What do you get when you combine a bust of the late Queen made of thumb tacks, a balloon dog wrapped in Tunnocks Teacake foil, and a toy-bright painting by the reliably silly Joe Lycett, titled I drink a crisp, cold beer in a pool in Los Angeles while Gary Lineker looks on in disgust (yours for £1,354,999 – or rather the price of Lineker’s BBC gig)?
The answer, I’m sorry to report, is the return of the Royal Academy’s Summer Exhibition. It’s the usual open-to-all variation on the familiar: art world big dogs and amateur no-hopers. It’s like you never left.
There’s an unwritten rule that each edition needs a vaguely portentous themelet, emptied of enough meaning that it could apply to pretty much all art anywhere. Guess what? Exhibition coordinator David Remfry delivers with “Only Connect”, the gnomic epigraph to EM Forster’s novel Howards End, which the academician transposes into a call for human empathy.

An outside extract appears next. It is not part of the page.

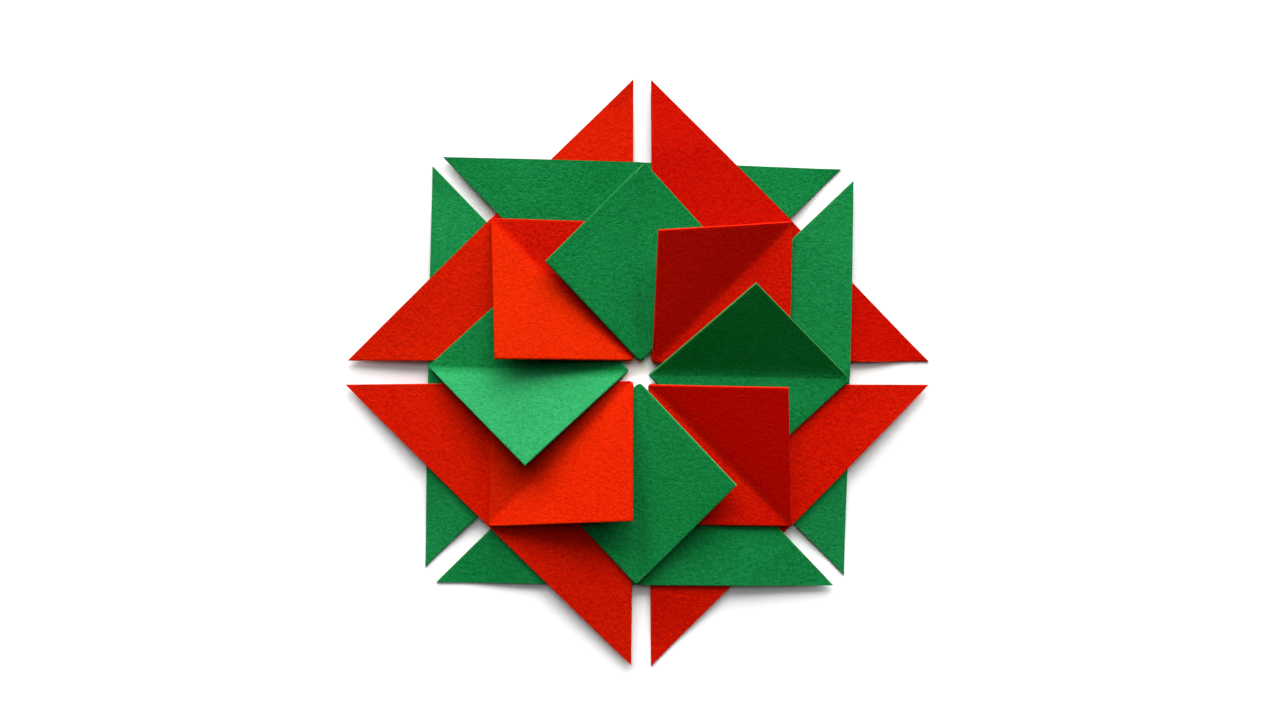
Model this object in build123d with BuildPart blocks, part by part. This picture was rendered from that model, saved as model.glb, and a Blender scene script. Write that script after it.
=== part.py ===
from build123d import *
from math import atan2, cos, hypot, radians, sin, sqrt
import os

# A wall or table mandala of eight square sheets. Each sheet is folded to a waterbomb base,
# and two of its corners are tucked back to the middle inside, so that the front of the
# triangle becomes a square flap with a crease down its axis. The sheets hang together
# because every long tip and every flap slides between the layers of the next sheet.
# Angles are in degrees, lengths in millimetres. A sheet's own frame has its apex at the
# origin, its axis along +X and its counterclockwise half on +Y, seen from above.

# Paper
sheet_side = 100.0
paper = 0.18
layer_gap = 0.06
nest_gap = 0.06
apex_round = 0.8
fold_loss = 0.6

# How the ring stands on the table
stand_height = 1.4
landing_length = 6.0
low_bend_at = 48.0
high_bend_at = 53.5
high_tip_drop = 0.9
bend_round = 25.0

# How each sheet lies: the direction of its axis, how far its apex stands out from the
# middle and to the side of the axis, its small turn, the lift of its free flap half, how
# wide the lane is between its crease and the neighbour's flap under that half, and whether
# its two base halves lie low (under the neighbour) or high (over the neighbour)
sheets = {
    "green_unit_north": dict(
        axis=90, out=2.6, side=0.3, turn=-1.3, lift=9, lane=1.6, paper="green", left="high", right="low"
    ),
    "red_unit_northeast": dict(
        axis=45, out=3.8, side=0.0, turn=0.1, lift=24, lane=1.1, paper="red", left="high", right="low"
    ),
    "green_unit_east": dict(
        axis=0, out=2.7, side=-0.4, turn=-1.2, lift=17, lane=3.0, paper="green", left="high", right="low"
    ),
    "red_unit_southeast": dict(
        axis=-45, out=3.9, side=-0.5, turn=0.1, lift=14, lane=1.2, paper="red", left="high", right="low"
    ),
    "green_unit_south": dict(
        axis=-90, out=2.9, side=-0.3, turn=-1.0, lift=10, lane=2.6, paper="green", left="high", right="low"
    ),
    "red_unit_southwest": dict(
        axis=-135, out=3.6, side=0.1, turn=0.0, lift=15, lane=1.0, paper="red", left="high", right="high"
    ),
    "green_unit_west": dict(
        axis=180, out=2.8, side=-0.7, turn=-1.2, lift=19, lane=3.2, paper="green", left="low", right="low"
    ),
    "red_unit_northwest": dict(
        axis=135, out=3.5, side=-0.7, turn=-0.2, lift=18, lane=1.4, paper="red", left="high", right="low"
    ),
}

# Where a base steps up from one level to the next beside its crease, between the
# neighbours' folded edges: from and to, measured across the axis. A flap's step starts
# here too, and ends where the sheet's lane does
base_step = {"green": (0.0, 1.2), "red": (-0.8, 0.3)}
flap_step_from = {"green": 0.0, "red": -0.7}

# Levels, all worked out from the paper
half = sheet_side / 2
leg = sheet_side / sqrt(2)
base_thick = 2 * paper + layer_gap
flap_thick = 4 * paper + 3 * layer_gap
low_base = stand_height
high_base = low_base + base_thick + nest_gap
low_flap = high_base + base_thick + nest_gap
high_flap = low_flap + flap_thick + nest_gap
base_level = {"low": low_base, "high": high_base}
flap_corner = half / 2 - fold_loss
wall_inset = paper * sqrt(2)
pair_inset = (paper + layer_gap) * sqrt(2)
middle_inset = (2 * paper + layer_gap) * sqrt(2)
overlap = paper / 2
spare = 5.0
ceiling = sheet_side / 2


def parallel(points, distance):
    """The same run of straight lines, shifted to its left by a distance."""
    angles = [atan2(q[1] - p[1], q[0] - p[0]) for p, q in zip(points, points[1:])]
    before = [angles[0]] + angles
    after = angles + [angles[-1]]
    shifted = []
    for point, one, two in zip(points, before, after):
        middle = (one + two) / 2
        reach = distance / cos((two - one) / 2)
        shifted.append((point[0] - reach * sin(middle), point[1] + reach * cos(middle)))
    return shifted


def layer(plane, points, lower, upper, bend=0.0):
    """A long strip of paper whose section follows a run of lines, between two depths."""
    with BuildPart() as strip:
        with BuildSketch(plane):
            with BuildLine():
                under = FilletPolyline(*parallel(points, lower), radius=bend)
                over = FilletPolyline(*parallel(points, upper), radius=bend)
                Line(under @ 0, over @ 0)
                Line(under @ 1, over @ 1)
            make_face()
        extrude(amount=sheet_side, both=True)
    return strip.part


def cut_to(strip, outline, rounded=False):
    """The strip inside an outline drawn from above, with its apex rounded if asked."""
    with BuildPart() as piece:
        add(strip)
        with BuildSketch(Plane.XY.offset(-spare)):
            with BuildLine():
                Polyline(*outline, close=True)
            make_face()
            if rounded:
                fillet(vertices().sort_by(Axis.X)[0], radius=apex_round)
        extrude(amount=ceiling, mode=Mode.INTERSECT)
    return piece.part


def base_layers(sheet, lower, upper, inset=0.0):
    """The two-layer triangle: a flat middle with a step at the crease, and two bent tips."""
    step_from, step_to = base_step[sheet["paper"]]
    left, right = base_level[sheet["left"]], base_level[sheet["right"]]
    section = [(-half - spare, right), (step_from, right), (step_to, left), (half + spare, left)]
    bends = {side: low_bend_at if sheet[side] == "low" else high_bend_at for side in ("left", "right")}
    bend_left, bend_right = bends["left"], bends["right"]
    middle = [
        (inset, 0),
        (bend_left / sqrt(2) + inset, bend_left / sqrt(2)),
        (half + inset, bend_left * sqrt(2) - half),
        (half + inset, half - bend_right * sqrt(2)),
        (bend_right / sqrt(2) + inset, -bend_right / sqrt(2)),
    ]
    across = layer(Plane.YZ, section, lower, upper)
    with BuildPart() as base:
        add(cut_to(across, middle, rounded=True))
        add(base_tip(sheet["left"], 1, lower, upper, inset))
        add(base_tip(sheet["right"], -1, lower, upper, inset))
    return base.part


def base_tip(level, side, lower, upper, inset):
    """The long tip past the neighbour's edge: a low one comes down to lie on the table."""
    if level == "low":
        bend_at = low_bend_at
        path = [(0, low_base), (bend_at, low_base), (leg - landing_length, 0), (leg + spare, 0)]
    else:
        bend_at = high_bend_at
        path = [(0, high_base), (bend_at, high_base), (leg + spare, high_base - high_tip_drop)]
    along = Vector(1, side, 0).normalized()
    upright = Plane(origin=(0, 0, 0), x_dir=along, z_dir=along.cross(Vector(0, 0, 1)))
    outline = [
        (bend_at / sqrt(2) + inset, side * bend_at / sqrt(2)),
        (half + inset, side * half),
        (half + inset, side * (bend_at * sqrt(2) - half)),
    ]
    return cut_to(layer(upright, path, lower, upper, bend_round), outline)


def flap_layers(sheet, lower, upper, apex_inset=0.0, tip_inset=0.0):
    """The square flap: its right half lies flat, its left half steps up and lifts."""
    step_from, step_to = flap_step_from[sheet["paper"]], sheet["lane"]
    rise = hypot(step_to - step_from, high_flap - low_flap)
    corner = flap_corner - (apex_inset + tip_inset) / 2
    corner_along = flap_corner + (apex_inset - tip_inset) / 2
    lifted = corner - step_from - rise
    corner_left = step_to + lifted * cos(radians(sheet["lift"]))
    run_out = half * cos(radians(sheet["lift"])), half * sin(radians(sheet["lift"]))
    section = [
        (-half, low_flap),
        (step_from, low_flap),
        (step_to, high_flap),
        (step_to + run_out[0], high_flap + run_out[1]),
    ]
    kink = step_from + rise
    tip = half - tip_inset
    outline = [
        (apex_inset, 0),
        (apex_inset + kink, step_to),
        (corner_along, corner_left),
        (tip - kink, step_to),
        (tip, 0),
        (corner_along, -corner),
    ]
    return cut_to(layer(Plane.YZ, section, lower, upper), outline, rounded=True)


def height_at_crease(step, right, left):
    """How high a layer that steps from one level to another runs over the crease."""
    step_from, step_to = step
    return right - (left - right) * step_from / (step_to - step_from)


def folded_sheet(sheet):
    """One sheet with all its layers, joined only where the paper is folded."""
    right, left = base_level[sheet["right"]], base_level[sheet["left"]]
    flap_step = flap_step_from[sheet["paper"]], sheet["lane"]
    base_height = height_at_crease(base_step[sheet["paper"]], right, left)
    flap_height = height_at_crease(flap_step, low_flap, high_flap)
    spine_foot = base_height + base_thick - overlap
    spine_height = flap_height + overlap - spine_foot
    with BuildPart() as unit:
        add(base_layers(sheet, 0, base_thick))
        add(flap_layers(sheet, 0, flap_thick))
        with BuildSketch(Plane.XY.offset(spine_foot)):
            with Locations(((half + apex_round) / 2, 0)):
                Rectangle(half - apex_round, 2 * paper)
        extrude(amount=spine_height)
        add(base_layers(sheet, paper, paper + layer_gap, wall_inset), mode=Mode.SUBTRACT)
        add(flap_layers(sheet, paper, flap_thick - paper, wall_inset, wall_inset), mode=Mode.SUBTRACT)
        add(flap_layers(sheet, paper + layer_gap, flap_thick - paper - layer_gap, pair_inset, overlap))
        add(
            flap_layers(sheet, 2 * paper + layer_gap, 2 * paper + 2 * layer_gap, middle_inset, -spare),
            mode=Mode.SUBTRACT,
        )
    return unit.part


def place(sheet):
    """Where a sheet's apex stands in the ring, and which way its axis points."""
    axis = radians(sheet["axis"])
    x = sheet["out"] * cos(axis) - sheet["side"] * sin(axis)
    y = sheet["out"] * sin(axis) + sheet["side"] * cos(axis)
    return x, y, sheet["axis"] + sheet["turn"]


def tips(sheet):
    """The two ends of a sheet's long edge, seen from above."""
    x, y, angle = place(sheet)
    ends = []
    for side in (1, -1):
        turn = radians(angle) + side * radians(45)
        ends.append((x + leg * cos(turn), y + leg * sin(turn)))
    return ends


# The middle of the ring's outline goes over the origin
ends = [end for sheet in sheets.values() for end in tips(sheet)]
middle_x = (min(end[0] for end in ends) + max(end[0] for end in ends)) / 2
middle_y = (min(end[1] for end in ends) + max(end[1] for end in ends)) / 2

os.makedirs("parts", exist_ok=True)
for name, sheet in sheets.items():
    x, y, angle = place(sheet)
    with BuildPart() as placed:
        with Locations(Location((x - middle_x, y - middle_y, 0), (0, 0, angle))):
            add(folded_sheet(sheet))
    placed.part.label = name
    export_step(placed.part, f"parts/{name}.step")
    print(name, "volume", round(placed.part.volume, 1), "solids", len(placed.part.solids()))
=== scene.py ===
from math import atan2, cos, degrees, hypot, pi, radians, sin, sqrt

import bpy
import numpy as np
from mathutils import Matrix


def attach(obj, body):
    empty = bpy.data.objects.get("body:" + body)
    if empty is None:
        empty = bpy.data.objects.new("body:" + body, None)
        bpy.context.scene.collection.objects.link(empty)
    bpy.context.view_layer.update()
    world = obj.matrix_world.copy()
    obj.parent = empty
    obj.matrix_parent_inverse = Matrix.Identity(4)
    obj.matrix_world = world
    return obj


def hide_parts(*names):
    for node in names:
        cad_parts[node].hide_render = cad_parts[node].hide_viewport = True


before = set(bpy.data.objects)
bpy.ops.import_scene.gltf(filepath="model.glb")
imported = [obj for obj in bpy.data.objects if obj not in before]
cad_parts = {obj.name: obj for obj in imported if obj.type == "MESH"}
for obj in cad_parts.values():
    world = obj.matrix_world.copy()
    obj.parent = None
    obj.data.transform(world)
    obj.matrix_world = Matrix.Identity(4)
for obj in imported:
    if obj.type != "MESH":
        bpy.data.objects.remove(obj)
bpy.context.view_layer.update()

# Folded paper mandala: eight square sheets of craft paper, four red and four green,
# hung together in a ring. The values in the dictionaries are in metres and degrees.

print("sharing out the paper's sizes")

# ---- values that every sheet shares ----
paper = {
    "side": 0.100,              # the square before folding
    "thick": 0.00018,
    "layerGap": 0.00006,        # air between two layers of one sheet
    "nestGap": 0.00006,         # air between two sheets
    "foldLoss": 0.0006,         # what the thickness takes off a flap's corner
    "stand": 0.0014,            # how far the ring's lowest layer stands off the table
    "cell": 0.0025,             # size of the mesh's cells before the folds
}
half = paper["side"] / 2
leg = paper["side"] / sqrt(2)
pairThick = 2 * paper["thick"] + paper["layerGap"]
flapThick = 4 * paper["thick"] + 3 * paper["layerGap"]
baseLevel = {"low": paper["stand"], "high": paper["stand"] + pairThick + paper["nestGap"]}
flapLevel = baseLevel["high"] + pairThick + paper["nestGap"]
slant = sqrt(0.5)

# how exactly places and directions are compared
tiny = 1e-7
hair = 1e-6
near = 2e-6
facing = 0.99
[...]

If you squint, you might conceivably be able to make it out amid all the familiar faces: the Pollyannish platitudes of Bob and Roberta Smith (aka Patrick Brill – hello again to him); Richard Long’s distillation of a trek through the Cairngorms into concrete poetry; the clinical pop-obviousness of Michael Craig-Martin (he’s another unwritten rule of the Summer Exhibition).
Let’s get this out of the way: in a show of 1,613 works, there’s always going to be plenty to admire. Up close, Frank Bowling’s Where sheep may safely graze is a cauldron of gluey detritus and bubbling day-glo pigments. A few steps back, and it’s all sublime: the sun melting into a woodland glade.